Start of Provided data

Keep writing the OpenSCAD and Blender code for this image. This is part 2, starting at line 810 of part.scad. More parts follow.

End of Provided data
Start of Provided data

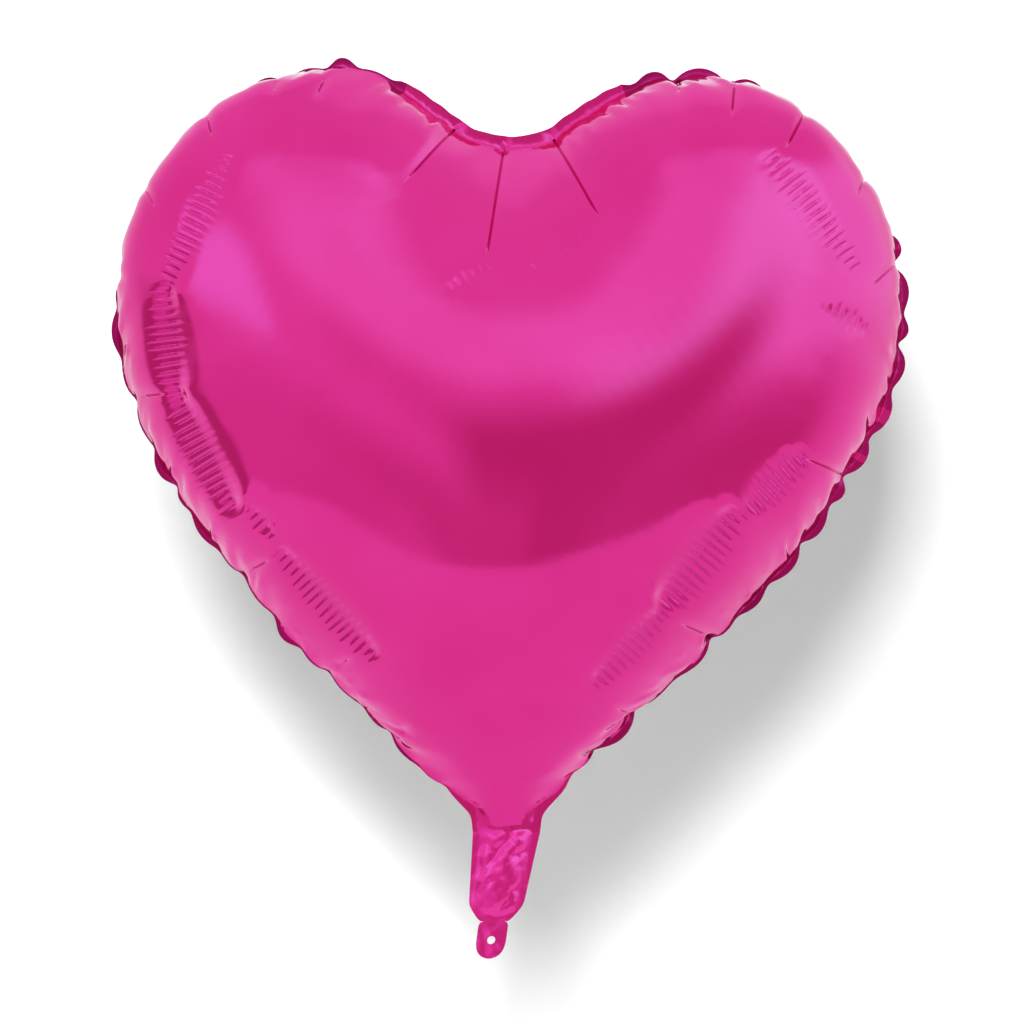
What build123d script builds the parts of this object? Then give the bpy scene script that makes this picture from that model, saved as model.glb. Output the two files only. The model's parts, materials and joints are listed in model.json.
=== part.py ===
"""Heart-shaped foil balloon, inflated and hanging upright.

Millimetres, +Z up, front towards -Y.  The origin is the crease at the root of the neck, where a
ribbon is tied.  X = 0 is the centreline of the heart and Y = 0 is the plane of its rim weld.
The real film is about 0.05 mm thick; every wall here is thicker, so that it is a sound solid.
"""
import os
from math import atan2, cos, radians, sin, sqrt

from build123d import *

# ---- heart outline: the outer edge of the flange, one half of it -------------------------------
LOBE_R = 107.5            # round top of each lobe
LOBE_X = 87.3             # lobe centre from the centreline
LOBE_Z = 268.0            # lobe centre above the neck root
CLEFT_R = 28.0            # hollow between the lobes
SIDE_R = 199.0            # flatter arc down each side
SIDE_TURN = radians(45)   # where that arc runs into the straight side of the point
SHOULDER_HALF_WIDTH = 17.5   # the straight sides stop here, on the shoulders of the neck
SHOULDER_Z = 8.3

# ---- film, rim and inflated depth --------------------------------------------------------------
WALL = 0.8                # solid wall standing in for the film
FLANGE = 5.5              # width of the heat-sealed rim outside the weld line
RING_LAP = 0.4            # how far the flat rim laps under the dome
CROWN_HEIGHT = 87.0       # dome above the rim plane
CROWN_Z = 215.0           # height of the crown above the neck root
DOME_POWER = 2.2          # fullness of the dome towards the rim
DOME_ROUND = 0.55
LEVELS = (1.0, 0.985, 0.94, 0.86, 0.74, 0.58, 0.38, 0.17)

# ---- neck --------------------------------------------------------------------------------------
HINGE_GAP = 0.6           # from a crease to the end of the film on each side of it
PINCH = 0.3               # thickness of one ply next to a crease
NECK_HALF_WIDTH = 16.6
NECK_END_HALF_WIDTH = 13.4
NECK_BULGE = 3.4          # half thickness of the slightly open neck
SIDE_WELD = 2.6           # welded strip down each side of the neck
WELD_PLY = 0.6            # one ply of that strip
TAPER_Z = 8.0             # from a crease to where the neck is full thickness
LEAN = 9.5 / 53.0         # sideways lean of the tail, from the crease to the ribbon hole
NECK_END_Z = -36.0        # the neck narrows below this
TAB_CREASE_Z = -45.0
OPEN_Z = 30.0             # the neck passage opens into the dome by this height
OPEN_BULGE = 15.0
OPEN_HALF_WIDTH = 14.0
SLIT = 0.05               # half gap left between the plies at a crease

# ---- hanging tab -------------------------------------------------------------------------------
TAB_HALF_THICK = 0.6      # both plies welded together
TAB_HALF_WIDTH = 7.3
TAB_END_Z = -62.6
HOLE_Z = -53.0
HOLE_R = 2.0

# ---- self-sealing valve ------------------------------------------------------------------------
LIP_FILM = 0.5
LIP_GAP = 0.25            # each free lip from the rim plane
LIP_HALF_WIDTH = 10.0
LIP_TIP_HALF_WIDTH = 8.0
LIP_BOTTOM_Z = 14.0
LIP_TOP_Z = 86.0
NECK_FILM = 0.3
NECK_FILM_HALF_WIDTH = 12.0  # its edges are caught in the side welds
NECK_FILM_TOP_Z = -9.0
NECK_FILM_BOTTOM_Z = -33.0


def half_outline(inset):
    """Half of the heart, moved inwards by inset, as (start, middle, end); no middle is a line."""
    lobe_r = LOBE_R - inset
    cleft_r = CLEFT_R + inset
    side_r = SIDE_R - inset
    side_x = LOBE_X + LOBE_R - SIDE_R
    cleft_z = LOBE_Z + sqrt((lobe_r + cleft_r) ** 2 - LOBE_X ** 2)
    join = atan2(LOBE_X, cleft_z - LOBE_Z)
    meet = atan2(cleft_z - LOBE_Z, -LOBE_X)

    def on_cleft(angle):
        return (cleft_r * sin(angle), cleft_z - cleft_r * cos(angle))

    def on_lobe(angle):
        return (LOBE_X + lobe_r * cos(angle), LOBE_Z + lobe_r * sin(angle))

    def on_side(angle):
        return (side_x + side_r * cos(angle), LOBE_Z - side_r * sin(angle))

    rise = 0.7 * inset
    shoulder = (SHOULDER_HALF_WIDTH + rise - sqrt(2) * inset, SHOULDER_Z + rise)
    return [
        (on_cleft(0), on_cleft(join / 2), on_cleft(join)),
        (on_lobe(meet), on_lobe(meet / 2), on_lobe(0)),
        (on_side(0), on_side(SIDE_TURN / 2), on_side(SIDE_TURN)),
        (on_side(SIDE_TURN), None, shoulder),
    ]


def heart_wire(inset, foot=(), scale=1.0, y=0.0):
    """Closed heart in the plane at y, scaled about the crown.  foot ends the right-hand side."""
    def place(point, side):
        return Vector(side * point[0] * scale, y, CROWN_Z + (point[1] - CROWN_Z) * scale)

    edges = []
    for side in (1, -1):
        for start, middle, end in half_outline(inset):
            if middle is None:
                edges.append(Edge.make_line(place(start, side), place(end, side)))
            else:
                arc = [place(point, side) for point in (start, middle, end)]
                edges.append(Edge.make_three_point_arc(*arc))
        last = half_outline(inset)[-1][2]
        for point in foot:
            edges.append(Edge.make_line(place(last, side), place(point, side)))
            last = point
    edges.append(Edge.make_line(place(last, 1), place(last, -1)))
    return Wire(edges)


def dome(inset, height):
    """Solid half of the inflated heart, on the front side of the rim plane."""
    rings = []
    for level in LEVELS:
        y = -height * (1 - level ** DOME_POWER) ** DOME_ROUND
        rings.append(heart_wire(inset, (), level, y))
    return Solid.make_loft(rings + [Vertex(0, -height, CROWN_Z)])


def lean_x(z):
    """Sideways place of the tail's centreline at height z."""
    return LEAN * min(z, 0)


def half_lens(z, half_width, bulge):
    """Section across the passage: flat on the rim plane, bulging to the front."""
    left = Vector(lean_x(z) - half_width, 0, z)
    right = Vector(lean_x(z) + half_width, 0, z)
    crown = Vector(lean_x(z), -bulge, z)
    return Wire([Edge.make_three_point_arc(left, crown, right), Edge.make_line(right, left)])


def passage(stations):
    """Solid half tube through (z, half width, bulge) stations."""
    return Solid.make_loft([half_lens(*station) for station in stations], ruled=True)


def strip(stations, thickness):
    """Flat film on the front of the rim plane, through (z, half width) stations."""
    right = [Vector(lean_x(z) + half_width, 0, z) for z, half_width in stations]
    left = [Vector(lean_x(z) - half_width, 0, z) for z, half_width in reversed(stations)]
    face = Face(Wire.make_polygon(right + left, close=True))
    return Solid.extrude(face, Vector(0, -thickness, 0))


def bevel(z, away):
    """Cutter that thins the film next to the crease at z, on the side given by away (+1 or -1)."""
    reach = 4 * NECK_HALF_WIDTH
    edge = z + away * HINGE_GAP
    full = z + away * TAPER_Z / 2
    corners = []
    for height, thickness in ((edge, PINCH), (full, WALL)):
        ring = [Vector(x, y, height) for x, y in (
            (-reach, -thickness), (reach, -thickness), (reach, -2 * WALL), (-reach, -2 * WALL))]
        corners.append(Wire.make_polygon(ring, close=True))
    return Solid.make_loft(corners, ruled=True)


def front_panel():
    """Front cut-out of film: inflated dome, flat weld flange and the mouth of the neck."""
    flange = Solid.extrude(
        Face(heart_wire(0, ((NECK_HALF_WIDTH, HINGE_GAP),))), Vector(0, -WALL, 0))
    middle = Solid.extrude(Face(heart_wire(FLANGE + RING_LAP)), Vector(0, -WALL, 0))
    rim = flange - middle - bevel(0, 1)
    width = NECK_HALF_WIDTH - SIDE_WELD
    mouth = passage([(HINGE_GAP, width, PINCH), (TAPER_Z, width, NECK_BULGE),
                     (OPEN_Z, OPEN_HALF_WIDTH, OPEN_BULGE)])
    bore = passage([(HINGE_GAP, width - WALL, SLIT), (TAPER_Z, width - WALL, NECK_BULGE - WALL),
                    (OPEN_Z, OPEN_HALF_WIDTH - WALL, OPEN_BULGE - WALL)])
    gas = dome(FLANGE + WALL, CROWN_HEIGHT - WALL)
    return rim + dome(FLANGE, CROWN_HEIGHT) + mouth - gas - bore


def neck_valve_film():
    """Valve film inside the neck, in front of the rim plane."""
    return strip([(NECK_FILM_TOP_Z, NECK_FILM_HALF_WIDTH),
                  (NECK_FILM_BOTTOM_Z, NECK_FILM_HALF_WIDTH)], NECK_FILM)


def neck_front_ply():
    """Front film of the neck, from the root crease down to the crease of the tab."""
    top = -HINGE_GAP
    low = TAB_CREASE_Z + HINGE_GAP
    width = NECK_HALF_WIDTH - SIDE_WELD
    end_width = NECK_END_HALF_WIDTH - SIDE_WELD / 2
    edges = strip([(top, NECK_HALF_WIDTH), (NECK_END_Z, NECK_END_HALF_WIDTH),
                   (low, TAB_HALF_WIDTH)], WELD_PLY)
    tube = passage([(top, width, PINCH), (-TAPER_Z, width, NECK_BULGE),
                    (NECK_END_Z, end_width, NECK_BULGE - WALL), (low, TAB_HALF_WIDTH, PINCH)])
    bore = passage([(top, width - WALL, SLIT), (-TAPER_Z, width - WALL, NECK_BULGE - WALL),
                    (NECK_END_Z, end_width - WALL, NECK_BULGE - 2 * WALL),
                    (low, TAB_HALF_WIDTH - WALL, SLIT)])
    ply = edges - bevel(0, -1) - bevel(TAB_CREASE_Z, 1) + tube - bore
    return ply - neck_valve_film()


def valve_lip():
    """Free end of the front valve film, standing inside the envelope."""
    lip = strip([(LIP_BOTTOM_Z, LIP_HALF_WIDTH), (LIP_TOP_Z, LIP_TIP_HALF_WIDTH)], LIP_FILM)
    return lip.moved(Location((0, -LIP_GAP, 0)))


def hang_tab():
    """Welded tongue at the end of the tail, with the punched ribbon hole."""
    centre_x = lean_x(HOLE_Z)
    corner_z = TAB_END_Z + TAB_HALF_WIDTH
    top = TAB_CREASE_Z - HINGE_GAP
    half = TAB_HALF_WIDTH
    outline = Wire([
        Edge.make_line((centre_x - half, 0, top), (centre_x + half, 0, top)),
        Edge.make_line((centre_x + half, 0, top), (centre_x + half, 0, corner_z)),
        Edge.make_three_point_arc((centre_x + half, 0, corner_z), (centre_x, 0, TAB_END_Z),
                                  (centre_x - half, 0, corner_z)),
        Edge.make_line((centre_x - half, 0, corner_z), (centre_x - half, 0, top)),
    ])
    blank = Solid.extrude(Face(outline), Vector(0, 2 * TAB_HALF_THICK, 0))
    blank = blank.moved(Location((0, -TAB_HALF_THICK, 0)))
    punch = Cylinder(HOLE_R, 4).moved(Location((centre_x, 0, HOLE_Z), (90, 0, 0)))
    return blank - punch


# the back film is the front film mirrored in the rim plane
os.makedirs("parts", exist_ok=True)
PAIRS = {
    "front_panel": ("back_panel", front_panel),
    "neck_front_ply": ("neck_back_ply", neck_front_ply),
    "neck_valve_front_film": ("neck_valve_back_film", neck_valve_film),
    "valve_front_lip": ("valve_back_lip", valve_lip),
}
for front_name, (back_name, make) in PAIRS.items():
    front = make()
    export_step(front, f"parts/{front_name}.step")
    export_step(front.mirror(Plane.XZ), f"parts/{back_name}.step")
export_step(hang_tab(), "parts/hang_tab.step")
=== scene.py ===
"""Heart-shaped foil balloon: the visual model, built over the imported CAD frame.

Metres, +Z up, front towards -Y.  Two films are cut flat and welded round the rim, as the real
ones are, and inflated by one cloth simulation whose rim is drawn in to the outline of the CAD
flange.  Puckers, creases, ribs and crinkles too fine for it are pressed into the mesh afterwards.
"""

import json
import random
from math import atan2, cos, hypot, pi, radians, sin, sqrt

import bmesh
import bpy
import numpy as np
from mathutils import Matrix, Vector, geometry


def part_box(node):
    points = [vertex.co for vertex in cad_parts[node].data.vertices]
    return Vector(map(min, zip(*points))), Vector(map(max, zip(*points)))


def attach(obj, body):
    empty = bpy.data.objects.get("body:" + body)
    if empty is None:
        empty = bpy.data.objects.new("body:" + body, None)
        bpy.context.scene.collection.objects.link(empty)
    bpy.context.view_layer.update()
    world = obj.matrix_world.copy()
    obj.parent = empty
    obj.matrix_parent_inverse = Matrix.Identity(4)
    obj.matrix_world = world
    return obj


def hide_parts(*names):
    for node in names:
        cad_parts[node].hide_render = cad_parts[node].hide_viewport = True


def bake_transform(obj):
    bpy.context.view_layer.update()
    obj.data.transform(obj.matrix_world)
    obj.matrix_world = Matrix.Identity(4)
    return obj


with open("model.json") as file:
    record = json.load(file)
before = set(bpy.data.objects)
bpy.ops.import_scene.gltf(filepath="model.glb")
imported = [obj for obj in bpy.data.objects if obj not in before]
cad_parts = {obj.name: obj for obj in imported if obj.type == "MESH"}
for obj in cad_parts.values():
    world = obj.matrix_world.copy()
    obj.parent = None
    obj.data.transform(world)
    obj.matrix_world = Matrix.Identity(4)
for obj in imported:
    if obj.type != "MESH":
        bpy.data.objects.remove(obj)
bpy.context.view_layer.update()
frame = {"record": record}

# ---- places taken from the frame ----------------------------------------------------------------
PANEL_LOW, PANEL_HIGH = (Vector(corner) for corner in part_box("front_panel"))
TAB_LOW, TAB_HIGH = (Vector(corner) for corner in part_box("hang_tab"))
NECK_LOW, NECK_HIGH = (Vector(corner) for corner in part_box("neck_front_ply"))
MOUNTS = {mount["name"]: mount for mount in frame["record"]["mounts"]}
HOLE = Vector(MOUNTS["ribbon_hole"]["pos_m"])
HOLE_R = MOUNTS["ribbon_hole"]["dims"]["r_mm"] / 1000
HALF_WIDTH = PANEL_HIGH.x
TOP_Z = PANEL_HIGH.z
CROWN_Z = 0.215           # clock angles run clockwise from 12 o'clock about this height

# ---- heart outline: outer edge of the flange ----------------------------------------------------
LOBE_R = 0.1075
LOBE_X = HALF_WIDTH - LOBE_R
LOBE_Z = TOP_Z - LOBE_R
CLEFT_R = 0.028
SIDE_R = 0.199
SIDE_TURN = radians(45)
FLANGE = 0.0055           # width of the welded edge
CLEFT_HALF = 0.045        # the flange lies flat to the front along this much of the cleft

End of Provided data

## What this task involves
With the first line being the one containing "# the back film" and the last line the one containing "in imported if", transcribe exactly the lines above that fall in that range.

## Result of the exercise
# the back film is the front film mirrored in the rim plane
os.makedirs("parts", exist_ok=True)
PAIRS = {
    "front_panel": ("back_panel", front_panel),
    "neck_front_ply": ("neck_back_ply", neck_front_ply),
    "neck_valve_front_film": ("neck_valve_back_film", neck_valve_film),
    "valve_front_lip": ("valve_back_lip", valve_lip),
}
for front_name, (back_name, make) in PAIRS.items():
    front = make()
    export_step(front, f"parts/{front_name}.step")
    export_step(front.mirror(Plane.XZ), f"parts/{back_name}.step")
export_step(hang_tab(), "parts/hang_tab.step")
=== scene.py ===
"""Heart-shaped foil balloon: the visual model, built over the imported CAD frame.

Metres, +Z up, front towards -Y.  Two films are cut flat and welded round the rim, as the real
ones are, and inflated by one cloth simulation whose rim is drawn in to the outline of the CAD
flange.  Puckers, creases, ribs and crinkles too fine for it are pressed into the mesh afterwards.
"""

import json
import random
from math import atan2, cos, hypot, pi, radians, sin, sqrt

import bmesh
import bpy
import numpy as np
from mathutils import Matrix, Vector, geometry


def part_box(node):
    points = [vertex.co for vertex in cad_parts[node].data.vertices]
    return Vector(map(min, zip(*points))), Vector(map(max, zip(*points)))


def attach(obj, body):
    empty = bpy.data.objects.get("body:" + body)
    if empty is None:
        empty = bpy.data.objects.new("body:" + body, None)
        bpy.context.scene.collection.objects.link(empty)
    bpy.context.view_layer.update()
    world = obj.matrix_world.copy()
    obj.parent = empty
    obj.matrix_parent_inverse = Matrix.Identity(4)
    obj.matrix_world = world
    return obj


def hide_parts(*names):
    for node in names:
        cad_parts[node].hide_render = cad_parts[node].hide_viewport = True


def bake_transform(obj):
    bpy.context.view_layer.update()
    obj.data.transform(obj.matrix_world)
    obj.matrix_world = Matrix.Identity(4)
    return obj


with open("model.json") as file:
    record = json.load(file)
before = set(bpy.data.objects)
bpy.ops.import_scene.gltf(filepath="model.glb")
imported = [obj for obj in bpy.data.objects if obj not in before]
cad_parts = {obj.name: obj for obj in imported if obj.type == "MESH"}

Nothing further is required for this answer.